Rheinhessen is the most important wineproducing region in Germany. There are two ready explanations for this success. First, it is home to several important varietal crossings, including Muller-Thurgau, Dornfelder and Scheurebe (which actually originated here), so there are a lot of different wine styles on offer.
Second, the region has the somewhat sorry reputation of being the origin point of liebfraumilch, a slightly sweet and incredibly bland white wine that conquered the world in the seventies but crashed later on, taking the reputation of Germany in its entirety with it.
Rheinhessen reinvented itself thanks to an exciting group of winemakers called ‘Message in a Bottle’, of which Klaus Peter Keller and Philipp Wittmann are certainly the most famous members.

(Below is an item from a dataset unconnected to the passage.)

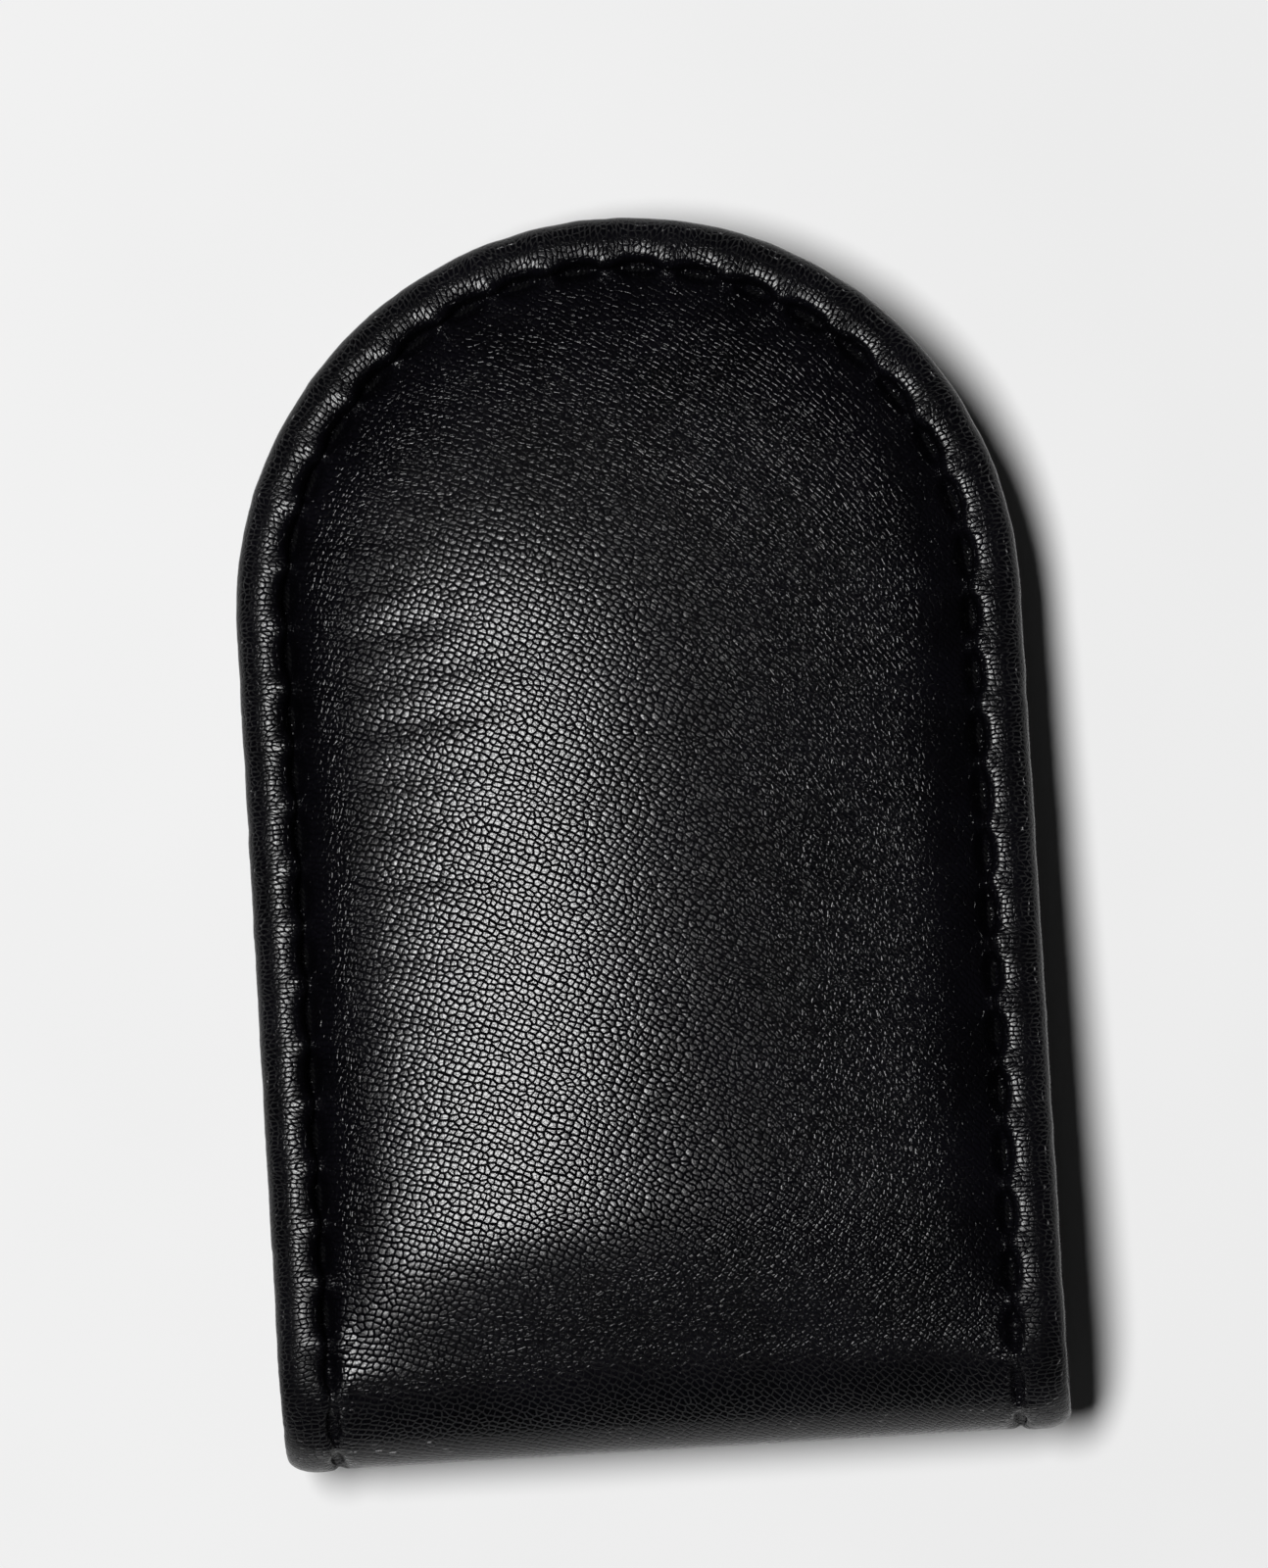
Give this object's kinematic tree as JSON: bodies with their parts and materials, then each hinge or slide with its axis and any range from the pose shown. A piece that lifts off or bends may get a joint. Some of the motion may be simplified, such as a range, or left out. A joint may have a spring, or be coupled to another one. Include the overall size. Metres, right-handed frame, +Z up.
{
  "type": "money clip",
  "caption": "Folded padded leather strip with a rounded tip and magnets inside, which clamps folded banknotes between its two leaves.",
  "frame": {"origin": "middle of the footprint, on the surface that the closed clip lies on", "axes": "+X across the clip, +Y from the folded spine to the rounded tip, +Z up out of the front leaf"},
  "size_m": [0.0476, 0.0751, 0.0146],
  "materials": {
    "leather": "soft black pebbled nappa, semi-matt with a low sheen",
    "lining_leather": "smooth matt black lining leather",
    "filler_leather": "unfinished split leather, hidden",
    "foam": "thin felt padding, hidden",
    "board": "grey bookbinder's board, hidden",
    "magnet": "nickel-plated magnet, hidden",
    "thread": "waxed black polyester thread"
  },
  "bodies": {
    "back_leaf": {"cover_back": "leather", "lining_back": "lining_leather", "filler_back": "filler_leather", "foam_back": "foam", "board_back": "board", "top_thread_back": "thread", "bobbin_thread_back": "thread", "magnet_back_root": "magnet", "magnet_back_tip": "magnet"},
    "front_leaf": {"cover_front": "leather", "lining_front": "lining_leather", "filler_front": "filler_leather", "foam_front": "foam", "board_front": "board", "top_thread_front": "thread", "bobbin_thread_front": "thread", "magnet_front_root": "magnet", "magnet_front_tip": "magnet"},
    "spine_1": {"cover_spine_1": "leather", "lining_spine_1": "lining_leather", "filler_spine_1": "filler_leather", "top_thread_spine_1": "thread", "bobbin_thread_spine_1": "thread"},
    "spine_2": {"cover_spine_2": "leather", "lining_spine_2": "lining_leather", "filler_spine_2": "filler_leather", "top_thread_spine_2": "thread", "bobbin_thread_spine_2": "thread"},
    "spine_3": {"cover_spine_3": "leather", "lining_spine_3": "lining_leather", "filler_spine_3": "filler_leather", "top_thread_spine_3": "thread", "bobbin_thread_spine_3": "thread"},
    "spine_4": {"cover_spine_4": "leather", "lining_spine_4": "lining_leather", "filler_spine_4": "filler_leather", "top_thread_spine_4": "thread", "bobbin_thread_spine_4": "thread"}
  },
  "joints": [
    {"name": "fold_1", "type": "hinge", "parent": "back_leaf", "child": "spine_1", "pos_m": [0, -0.0336, 0.00219], "axis": [1, 0, 0], "range_deg": [-0.16, 36], "stiffness_Nm_per_rad": 0.02},
    {"name": "fold_2", "type": "hinge", "parent": "spine_1", "child": "spine_2", "pos_m": [0, -0.03648, 0.00435], "axis": [1, 0, 0], "range_deg": [-0.16, 36], "stiffness_Nm_per_rad": 0.02},
    {"name": "fold_3", "type": "hinge", "parent": "spine_2", "child": "spine_3", "pos_m": [0, -0.0375, 0.0078], "axis": [1, 0, 0], "range_deg": [-0.16, 36], "stiffness_Nm_per_rad": 0.02},
    {"name": "fold_4", "type": "hinge", "parent": "spine_3", "child": "spine_4", "pos_m": [0, -0.03624, 0.01117], "axis": [1, 0, 0], "range_deg": [-0.16, 36], "stiffness_Nm_per_rad": 0.02},
    {"name": "fold_5", "type": "hinge", "parent": "spine_4", "child": "front_leaf", "pos_m": [0, -0.03322, 0.01312], "axis": [1, 0, 0], "range_deg": [-0.16, 36], "stiffness_Nm_per_rad": 0.02}
  ],
  "couplings": [
    {"joint": "fold_2", "follows": "fold_1", "ratio": 1},
    {"joint": "fold_3", "follows": "fold_1", "ratio": 1},
    {"joint": "fold_4", "follows": "fold_1", "ratio": 1},
    {"joint": "fold_5", "follows": "fold_1", "ratio": 1}
  ]
}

Their wines achieve international critical acclaim and are highly sought after which also means that they are amongst the most expensive ones Germany has to offer. One of their colleagues, Caroline Spanier-Gillot was named winemaker of the year 2015 by Falstaff, Germany’s leading wine magazine, and the estate she runs, Kühling-Gillot certainly warrants your attention.

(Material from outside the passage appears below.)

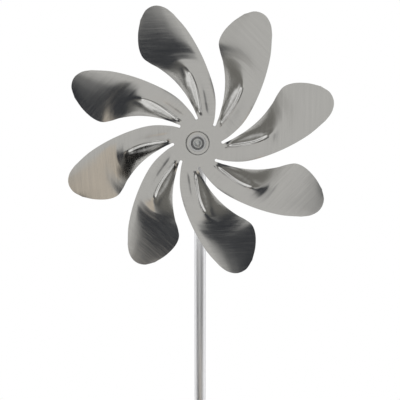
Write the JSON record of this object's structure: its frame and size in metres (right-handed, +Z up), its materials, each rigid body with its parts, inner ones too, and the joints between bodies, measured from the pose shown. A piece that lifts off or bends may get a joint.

Today I will present one of their entry-level Ortswein (the village level in the VDP classification), Nierstein Trocken 2012. If you follow the Rhine downwards from Mainz, you will encounter some of the finest vineyards in the region. Historically the wines produced in the Nierstein Bereich were amongst the most expensive wines that you could find, now they are oft forgotten or ignored in favor of more well-known regions. The best vineyards are situated on a stretch between Nierstein and Nackenheim, known as the ‘Roter Hang’ because of the red sandstone present in the soil.

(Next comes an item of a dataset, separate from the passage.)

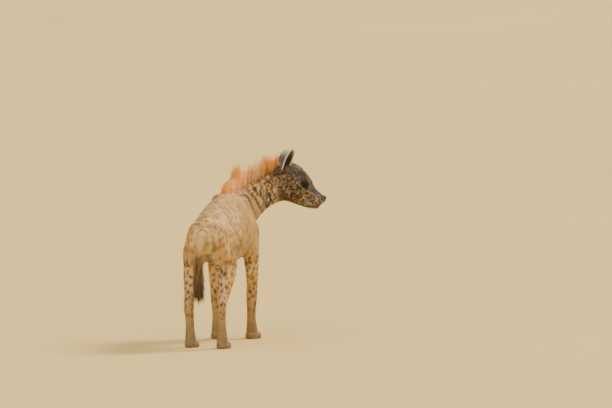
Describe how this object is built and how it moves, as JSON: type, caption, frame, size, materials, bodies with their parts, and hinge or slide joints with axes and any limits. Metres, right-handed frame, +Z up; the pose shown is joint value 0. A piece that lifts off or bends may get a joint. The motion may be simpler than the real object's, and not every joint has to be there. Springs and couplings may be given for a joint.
{
  "type": "spotted hyena",
  "caption": "Still, life-size standing spotted hyena with sloping back, erect mane and head turned over its right shoulder.",
  "frame": {"origin": "on the floor, under the middle of the animal's bounding box", "axes": "+X is where the trunk faces, +Y is the animal's left side, +Z is up"},
  "size_m": [1.211, 0.566, 0.9844],
  "materials": {
    "sandy_coat": "short sandy fur with faint reddish-brown spots",
    "neck_and_mane": "short spotted fur under a coarse orange mane",
    "head_coat": "very short grey-brown fur",
    "nose_leather": "bare dark pebbled skin, slightly damp",
    "ear_skin": "thin dark ears with pale hair on the rims",
    "eye_glass": "glossy dark brown model eye",
    "leg_coat": "short tan fur with brown spots",
    "foot_coat": "short dark brown fur and dull claws",
    "tail_coat": "short fur ending in a coarse black-brown brush"
  },
  "bodies": {
    "root": {"torso": "sandy_coat", "neck": "neck_and_mane", "head": "head_coat", "nose": "nose_leather", "ear_left": "ear_skin", "ear_right": "ear_skin", "eye_left": "eye_glass", "eye_right": "eye_glass", "foreleg_left": "leg_coat", "foreleg_right": "leg_coat", "hindleg_left": "leg_coat", "hindleg_right": "leg_coat", "forepaw_left": "foot_coat", "forepaw_right": "foot_coat", "hindpaw_left": "foot_coat", "hindpaw_right": "foot_coat", "tail": "tail_coat"}
  },
  "joints": []
}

The village wines around Nierstein itself may not benefit from the steep slopes (excellent drainage), but the influence of the red soil (heat retention) is clearly identifiable in the wine as you get a lot of ripe fruit, namely oranges and a little bit of apricot, on the nose. This is not an exuberant wine; in fact it seemed to become more subdued on the second day. On the palate I had a remarkably spritzy sensation which nicely supported the acidity, and after the CO2 dissolved, I got a much more powerful and dense wine, a bit balled up on the palate but not heavy. There is juiciness here that is supported throughout the end and a clear hint of spiciness towards the finish. In length it fell a bit short, closing up, and I would expect that the wine would benefit from a bit more time tucked away in the cellar.